> _Your instructions_
The lines to reproduce run from the first one through the line containing "return body &". Reproduce them exactly.

> _Source data_
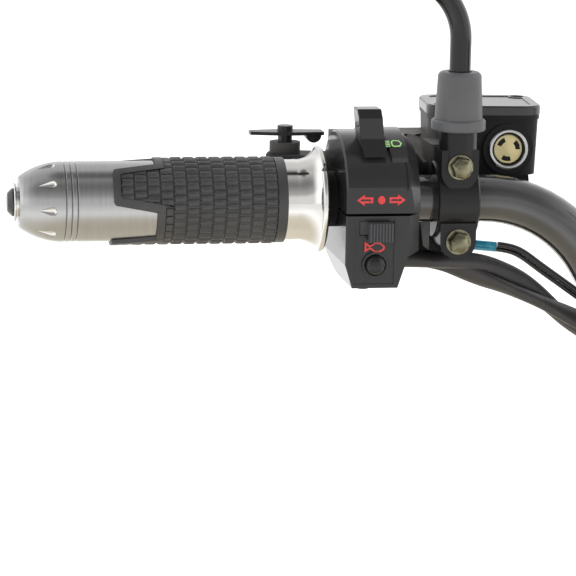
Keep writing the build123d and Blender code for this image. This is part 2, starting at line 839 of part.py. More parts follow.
def switch_connectors():
    """Insulated spade terminal on the switch's inner end, drooping a little."""
    droop = Vector(1, 0, -math.tan(math.radians(terminal_droop)))
    start = Vector(switch_end_u, switch_y, switch_z)
    waist = start + droop * terminal_wide
    body = rod(start - droop, waist, terminal_r) + rod(waist, start + droop * terminal_length, terminal_crimp_r)
    reach = terminal_length + 10
    return body & block((switch_end_u, 0, switch_z - reach), (switch_end_u + reach, 60, switch_z + reach))


def leaned(angle, length):
    """Step of that length in the (u, z) plane, leaned outwards from upright."""
    return Vector(-math.sin(math.radians(angle)), 0, math.cos(math.radians(angle))) * length


def mirror_stem():
    """Bent stem with its lock nut at the foot and the mirror's ball on top."""
    foot = Vector(clamp_u, boss_y, mirror_stud_z)
    first = Vector(clamp_u, boss_y, stem_corner_z)
    second = first + leaned(stem_lean, stem_run)
    top = second + leaned(stem_top_lean, stem_top_run)
    path = FilletPolyline(foot, first, second, top, radius=stem_bend_r)
    body = sweep(Plane(origin=path @ 0, z_dir=path % 0) * Circle(stem_r - thread_gap), path=path)
    body += Pos(*top) * Sphere(ball_r)
    nut_z = boss_top_z + run_gap
    hexagon = RegularPolygon(nut_across / 2, 6, major_radius=False)
    return body + upright(Pos(clamp_u, boss_y) * hexagon, nut_z, nut_z + nut_height), top


def mirror_boot():
    """Rubber boot over the lock nut, with a flange at its foot and a rounded lip."""
    base = boss_top_z + run_gap
    top = base + boot_height
    inner = nut_across / math.sqrt(3) + 0.4
    bore = stem_r + run_gap
    outline = (
        Polyline(
            (bore, top),
            (bore, base + nut_height + 4),
            (inner, base + nut_height + 1),
            (inner, base),
            (boot_flange_r - 0.6, base),
            (boot_flange_r, base + 0.6),
            (boot_flange_r, base + boot_flange - 0.6),
            (boot_flange_r - 0.6, base + boot_flange),
            (boot_r, base + boot_flange),
            (boot_top_r, top - 3),
        )
        + ThreePointArc((boot_top_r, top - 3), (boot_top_r - 0.5, top - 1), (boot_lip_r, top))
        + Line((boot_lip_r, top), (bore, top))
    )
    return Pos(clamp_u, boss_y) * revolve(Plane.XZ * make_face(outline), axis=Axis.Z)


def mirror_head(ball):
    """Hollow shell behind the glass, with the socket of the stem's ball at its lower back."""
    centre = ball + Vector(-4, -9, 30)
    front_y = centre.Y - head_depth / 2
    back_y = centre.Y + head_depth / 2

    def outline(margin):
        return Pos(centre.X, centre.Z) * RectangleRounded(
            head_width - 2 * margin, head_height - 2 * margin, head_corner_r - margin
        )

    shell = facing(outline(0), front_y, back_y)
    shell = fillet(shell.faces().sort_by(Axis.Y)[-1].edges(), head_back_r)
    room = facing(outline(2 * head_wall), front_y, back_y - head_wall)
    shell -= fillet(room.faces().sort_by(Axis.Y)[-1].edges(), head_back_r - head_wall)
    shell -= facing(outline(head_wall), front_y - 1, front_y + head_lip)
    socket_r = ball_r + socket_wall
    socket = Pos(*ball) * Sphere(socket_r)
    keep_low = (ball.X - socket_r, front_y + head_lip, ball.Z - 4)
    shell += socket & block(keep_low, (ball.X + socket_r, back_y + socket_r, ball.Z + socket_r))
    shell -= Pos(*ball) * Sphere(ball_r + run_gap)
    swing = math.tan(math.radians(mirror_tilt)) * 14
    slot = SlotCenterToCenter(2 * swing, 2 * stem_r + 4, rotation=90)
    shell -= upright(Pos(ball.X + 1, ball.Y) * slot, ball.Z - 40, ball.Z - 2)
    glass_y = front_y + head_lip - glass_thickness
    glass = facing(outline(head_wall + 0.2), glass_y, glass_y + glass_thickness)
    return shell, glass


def lead(points, radius):
    """Round lead through hand-set points: straight runs joined by the largest arcs that fit."""
    route = [Vector(*p) for p in points]
    runs = [b - a for a, b in zip(route, route[1:])]
    radii = []
    for before, after in zip(runs, runs[1:]):
        turn = math.radians(before.get_angle(after))
        radii.append(0.45 * min(before.length, after.length) / math.tan(turn / 2))
    path = FilletPolyline(*route, radius=radii)
    solid = sweep(Plane(origin=path @ 0, z_dir=path % 0) * Circle(radius), path=path)
    ratio = solid.volume / (math.pi * radius**2 * path.length)
    print(f"lead: length {path.length:.0f}, least arc {min(radii):.0f}, volume ratio {ratio:.4f}")
    return solid


# Routes of the left leads in the row frame, from the switch pod to the bar's lower bend
harness_routes = [
    [
        (-209.0, -17.0, 69.7), (-189.5, -13.6, 68.7), (-171.5, -3.6, 67.6), (-153.5, 2.0, 59.0),
        (-138.0, 6.9, 47.0), (-124.5, 10.6, 33.8), (-106.5, 13.9, 22.6), (-92.0, 15.8, 13.6),
        (-74.9, 15.1, 6.5), (-67.1, 15.5, 2.1),
    ],
    [
        (-210.35, -9.1, 69.7), (-190.9, -5.7, 68.7), (-172.5, -4.4, 60.0), (-156.5, -4.0, 54.4),
        (-138.0, -1.1, 46.6), (-121.5, 4.4, 37.9), (-103.5, 11.8, 29.0), (-88.0, 14.1, 20.5),
        (-71.1, 13.1, 13.0), (-63.3, 13.5, 8.6),
    ],
]
switch_route = [
    (-161.45, 18.32, 70.08), (-155.5, 19.37, 69.4), (-149.0, 19.9, 66.9), (-140.1, 19.0, 60.4),
    (-130.1, 17.0, 53.8), (-119.3, 15.2, 46.5), (-107.0, 13.8, 38.4), (-93.5, 12.6, 31.0),
    (-81.5, 10.8, 24.4), (-69.3, 8.6, 17.8), (-58.0, 9.2, 15.2),
]
tie_centre = Vector(-74.3, -0.6, 6.5)
tie_normal = Vector(0.868, 0.044, -0.494)


def harness():
    return Compound(children=[lead(route, sleeve_lead_r) for route in harness_routes])


def cable_tie():
    """Band round the bar and the three leads at the lower bend."""
    plane = Plane(origin=tie_centre, x_dir=(-0.05, 1, 0), z_dir=tie_normal)
    held = [(route, sleeve_lead_r) for route in harness_routes] + [(switch_route, switch_lead_r)]
    edges = Circle(bar_r).edges()
    for route, radius in held:
        local = plane.to_local_coords(Vector(*route[-2]))
        edges += (Pos(local.X, local.Y) * Circle(radius + tie_margin)).edges()
    hull = make_hull(edges)
    band = offset(hull, tie_slack + tie_thickness) - offset(hull, tie_slack)
    loop = extrude(plane * band, tie_width / 2, both=True)
    head_x = -bar_r - tie_slack - tie_thickness
    head = Pos(head_x - 1.4, 0, 0) * Box(3.6, 6, 6)
    return loop + plane.location * head


def end_connectors():
    """Multi-pin housing on the two harness sleeves and a small one on the switch lead."""
    ends = [Vector(*route[-1]) for route in harness_routes]
    middle = (ends[0] + ends[1]) * 0.5 + Vector(0, 2.6, 0)
    plane = Plane(origin=middle, x_dir=ends[1] - ends[0], z_dir=tie_normal)
    housing = plane.location * (Pos(0, 0, 11) * Box(17, 9, 22))
    last, end = Vector(*switch_route[-2]), Vector(*switch_route[-1])
    small = rod(end, end + (end - last).normalized() * 14, terminal_r)
    return Compound(children=[housing, small])


def placed(shape, side, local=True):
    shape = shape.moved(grip_frame) if local else shape
    return shape if side == "left" else mirror(shape, about=Plane.YZ)


def write(shape, node):
    export_step(shape, f"parts/{node}.step")


os.makedirs("parts", exist_ok=True)
write(bar_tube(), "handlebar")

stem, stem_ball = mirror_stem()
shell, glass = mirror_head(stem_ball)

# node suffix, shape, whether it is drawn in the grip frame
both_sides = [
    ("grip_core", grip_core(), True),
    ("grip_sleeve", grip_sleeve(), True),
    ("grip_collar", grip_collar(), True),
    ("neck_ring", neck_ring(), True),
    ("end_bolt", end_bolt(), True),
    ("pod_upper", pod_upper(), True),
    ("pod_lower", pod_lower(), True),
    ("top_key", top_key(), True),
    ("face_slide", face_slide(), True),
    ("push_button", push_button(), True),
    ("clamp_cap", clamp_cap(), True),
    ("clamp_bolts", clamp_bolts(), True),
    ("perch", perch(), True),
    ("reservoir_cap", reservoir_cap(), True),
    ("sight_glass", sight_glass(), True),
    ("brake_lever", brake_lever(), True),
    ("brake_switch", brake_switch(), True),
    ("switch_connector", switch_connectors(), True),
    ("mirror_stem", stem, True),
    ("mirror_boot", mirror_boot(), True),
    ("mirror_shell", shell, True),
    ("mirror_glass", glass, True),
    ("harness", harness(), False),
    ("switch_lead", lead(switch_route, switch_lead_r), False),
    ("cable_tie", cable_tie(), False),
    ("end_connectors", end_connectors(), False),
]
for side in ("left", "right"):
    for suffix, shape, local in both_sides:
        write(placed(shape, side, local), f"{side}_{suffix}")
    write(placed(pivot_bolt(side == "left"), side), f"{side}_pivot_bolt")
write(placed(parking_latch(), "left"), "left_parking_latch")
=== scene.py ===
"""Looks of a handlebar assembly: the finishes of its parts and the small pieces on them."""

import json
import math

import bmesh
import bpy
from bpy.props import FloatProperty, FloatVectorProperty, IntProperty, PointerProperty
from mathutils import Matrix, Vector

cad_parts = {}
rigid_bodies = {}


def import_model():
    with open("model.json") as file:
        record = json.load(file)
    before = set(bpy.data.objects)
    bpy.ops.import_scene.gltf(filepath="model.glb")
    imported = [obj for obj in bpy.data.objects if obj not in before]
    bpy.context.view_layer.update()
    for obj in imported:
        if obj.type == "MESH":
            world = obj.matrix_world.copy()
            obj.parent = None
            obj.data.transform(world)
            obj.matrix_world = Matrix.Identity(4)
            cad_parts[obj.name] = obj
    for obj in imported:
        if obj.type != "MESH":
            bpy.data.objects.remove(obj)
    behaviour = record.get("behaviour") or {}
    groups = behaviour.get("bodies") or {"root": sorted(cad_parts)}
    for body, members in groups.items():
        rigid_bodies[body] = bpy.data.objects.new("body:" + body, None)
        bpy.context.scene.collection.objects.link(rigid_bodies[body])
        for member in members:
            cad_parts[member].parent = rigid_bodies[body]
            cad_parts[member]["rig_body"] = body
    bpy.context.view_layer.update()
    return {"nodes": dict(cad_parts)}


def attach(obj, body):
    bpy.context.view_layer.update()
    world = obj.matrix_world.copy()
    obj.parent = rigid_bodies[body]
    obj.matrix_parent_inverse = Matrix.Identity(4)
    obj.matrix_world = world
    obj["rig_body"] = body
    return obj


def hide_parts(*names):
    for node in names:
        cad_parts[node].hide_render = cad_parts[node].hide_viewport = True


bl_info = {
    "name": "Handlebar Looks",
    "version": (1, 0, 0),
    "blender": (4, 5, 0),
    "location": "3D View > Sidebar > Handlebar",
    "description": "Finishes and small pieces of a handlebar's grips, pods, levers and mirrors",
    "category": "Object",
}

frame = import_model()

SIDES = ("left", "right")
MM = 0.001

# The left grip frame of the bar: u inwards along the grip, y forwards, z up
SWEEP = math.radians(10.0)
GRIP_ORIGIN = Vector((-0.382705, -0.052177, 0.099))
GRIP_PLACE = Matrix.Translation(GRIP_ORIGIN) @ Matrix.Rotation(SWEEP, 4, "Z") @ Matrix.Scale(MM, 4)
MIRRORED = Matrix.Scale(-1, 4, (1, 0, 0))

RIDER = Vector((0, -1, 0))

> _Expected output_
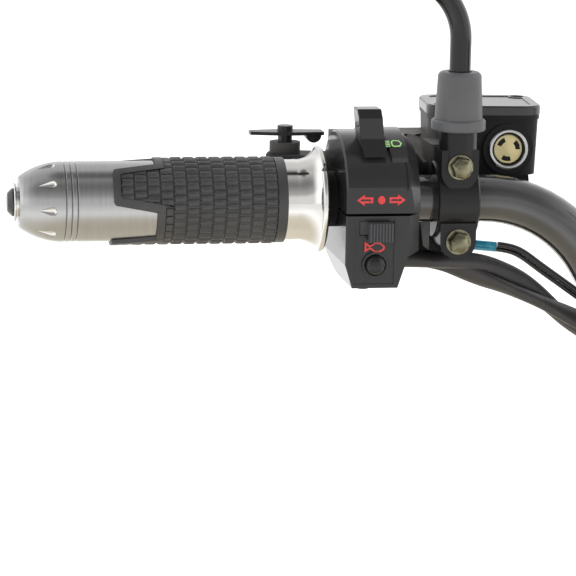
Keep writing the build123d and Blender code for this image. This is part 2, starting at line 839 of part.py. More parts follow.
def switch_connectors():
    """Insulated spade terminal on the switch's inner end, drooping a little."""
    droop = Vector(1, 0, -math.tan(math.radians(terminal_droop)))
    start = Vector(switch_end_u, switch_y, switch_z)
    waist = start + droop * terminal_wide
    body = rod(start - droop, waist, terminal_r) + rod(waist, start + droop * terminal_length, terminal_crimp_r)
    reach = terminal_length + 10
    return body & block((switch_end_u, 0, switch_z - reach), (switch_end_u + reach, 60, switch_z + reach))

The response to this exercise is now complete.